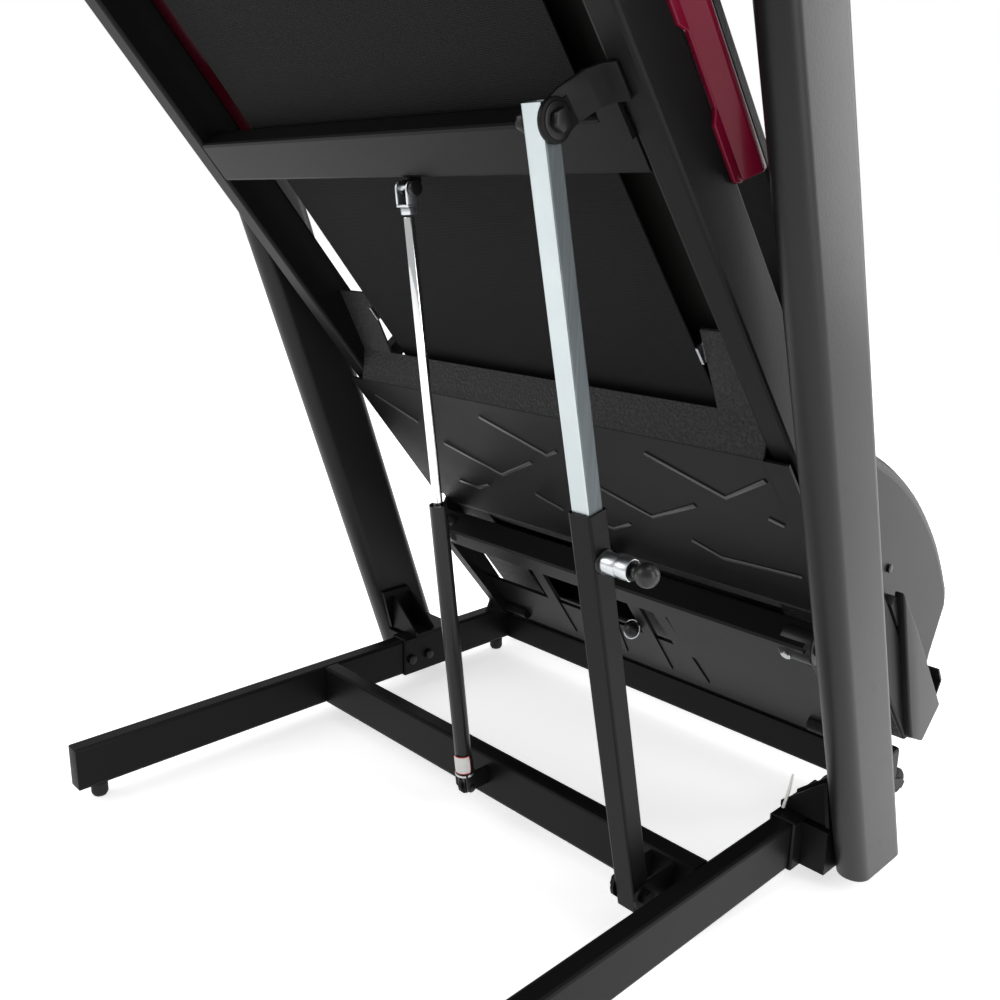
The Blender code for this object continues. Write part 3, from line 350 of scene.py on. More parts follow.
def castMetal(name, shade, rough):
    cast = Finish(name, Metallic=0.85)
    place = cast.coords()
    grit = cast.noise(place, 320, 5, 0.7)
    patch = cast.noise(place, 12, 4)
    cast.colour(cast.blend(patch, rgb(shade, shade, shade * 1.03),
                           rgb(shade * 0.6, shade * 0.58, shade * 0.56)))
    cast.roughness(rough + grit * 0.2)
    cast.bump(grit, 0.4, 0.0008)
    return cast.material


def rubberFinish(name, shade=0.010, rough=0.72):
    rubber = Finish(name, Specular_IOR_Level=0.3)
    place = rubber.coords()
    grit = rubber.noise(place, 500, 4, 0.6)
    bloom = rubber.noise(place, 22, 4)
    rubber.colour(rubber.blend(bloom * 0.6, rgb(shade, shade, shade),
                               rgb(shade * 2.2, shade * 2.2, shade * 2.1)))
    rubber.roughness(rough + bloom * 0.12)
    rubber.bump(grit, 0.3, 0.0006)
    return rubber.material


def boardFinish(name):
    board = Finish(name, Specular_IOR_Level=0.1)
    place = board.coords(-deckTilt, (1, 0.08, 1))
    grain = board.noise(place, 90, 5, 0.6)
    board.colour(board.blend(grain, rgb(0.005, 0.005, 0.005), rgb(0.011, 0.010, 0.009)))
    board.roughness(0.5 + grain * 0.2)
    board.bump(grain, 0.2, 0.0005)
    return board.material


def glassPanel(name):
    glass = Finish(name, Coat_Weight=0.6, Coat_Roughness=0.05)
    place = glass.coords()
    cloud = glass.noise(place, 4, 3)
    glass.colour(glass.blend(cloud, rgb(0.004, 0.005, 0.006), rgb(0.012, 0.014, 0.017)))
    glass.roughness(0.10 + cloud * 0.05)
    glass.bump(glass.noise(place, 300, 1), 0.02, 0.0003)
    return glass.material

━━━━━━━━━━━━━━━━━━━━

_The request_: Return a word-for-word copy of the lines from the beginning of the listing to the line holding "return rubber.material", both kept.

_Exercise answer_:
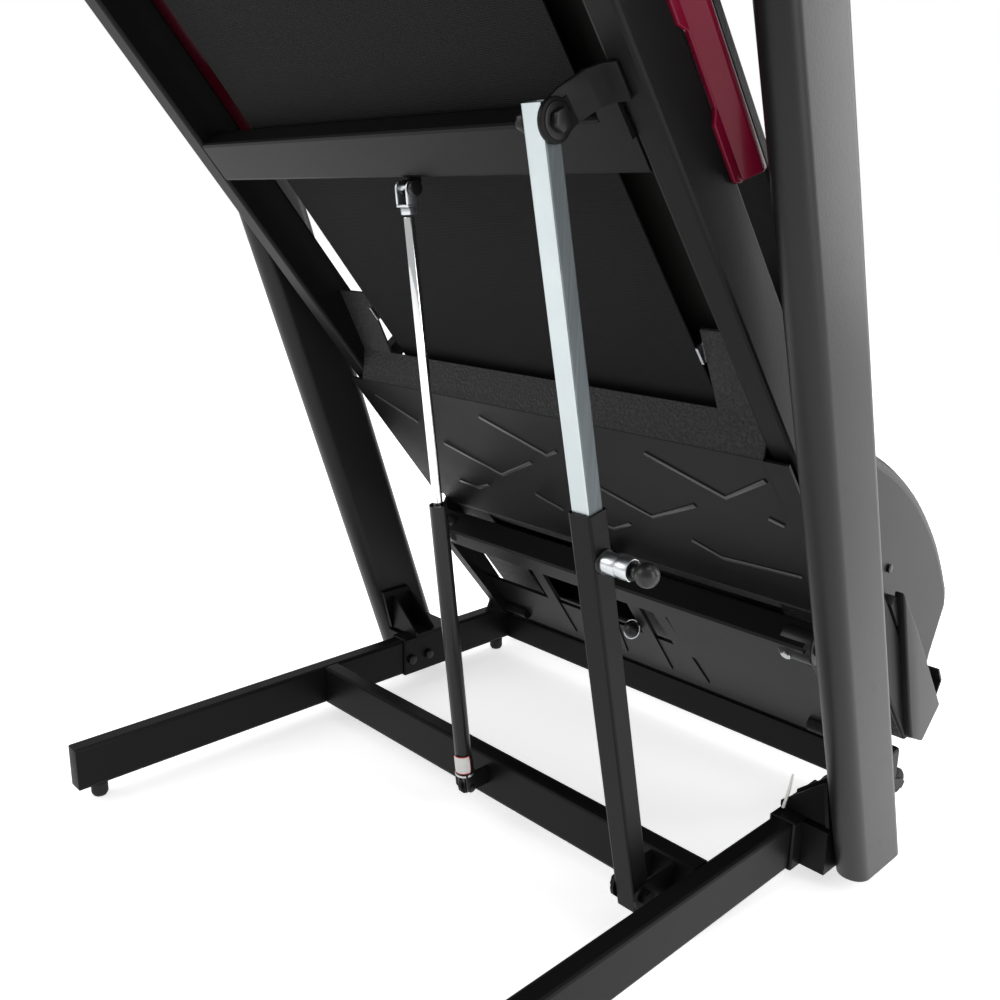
The Blender code for this object continues. Write part 3, from line 350 of scene.py on. More parts follow.
def castMetal(name, shade, rough):
    cast = Finish(name, Metallic=0.85)
    place = cast.coords()
    grit = cast.noise(place, 320, 5, 0.7)
    patch = cast.noise(place, 12, 4)
    cast.colour(cast.blend(patch, rgb(shade, shade, shade * 1.03),
                           rgb(shade * 0.6, shade * 0.58, shade * 0.56)))
    cast.roughness(rough + grit * 0.2)
    cast.bump(grit, 0.4, 0.0008)
    return cast.material


def rubberFinish(name, shade=0.010, rough=0.72):
    rubber = Finish(name, Specular_IOR_Level=0.3)
    place = rubber.coords()
    grit = rubber.noise(place, 500, 4, 0.6)
    bloom = rubber.noise(place, 22, 4)
    rubber.colour(rubber.blend(bloom * 0.6, rgb(shade, shade, shade),
                               rgb(shade * 2.2, shade * 2.2, shade * 2.1)))
    rubber.roughness(rough + bloom * 0.12)
    rubber.bump(grit, 0.3, 0.0006)
    return rubber.material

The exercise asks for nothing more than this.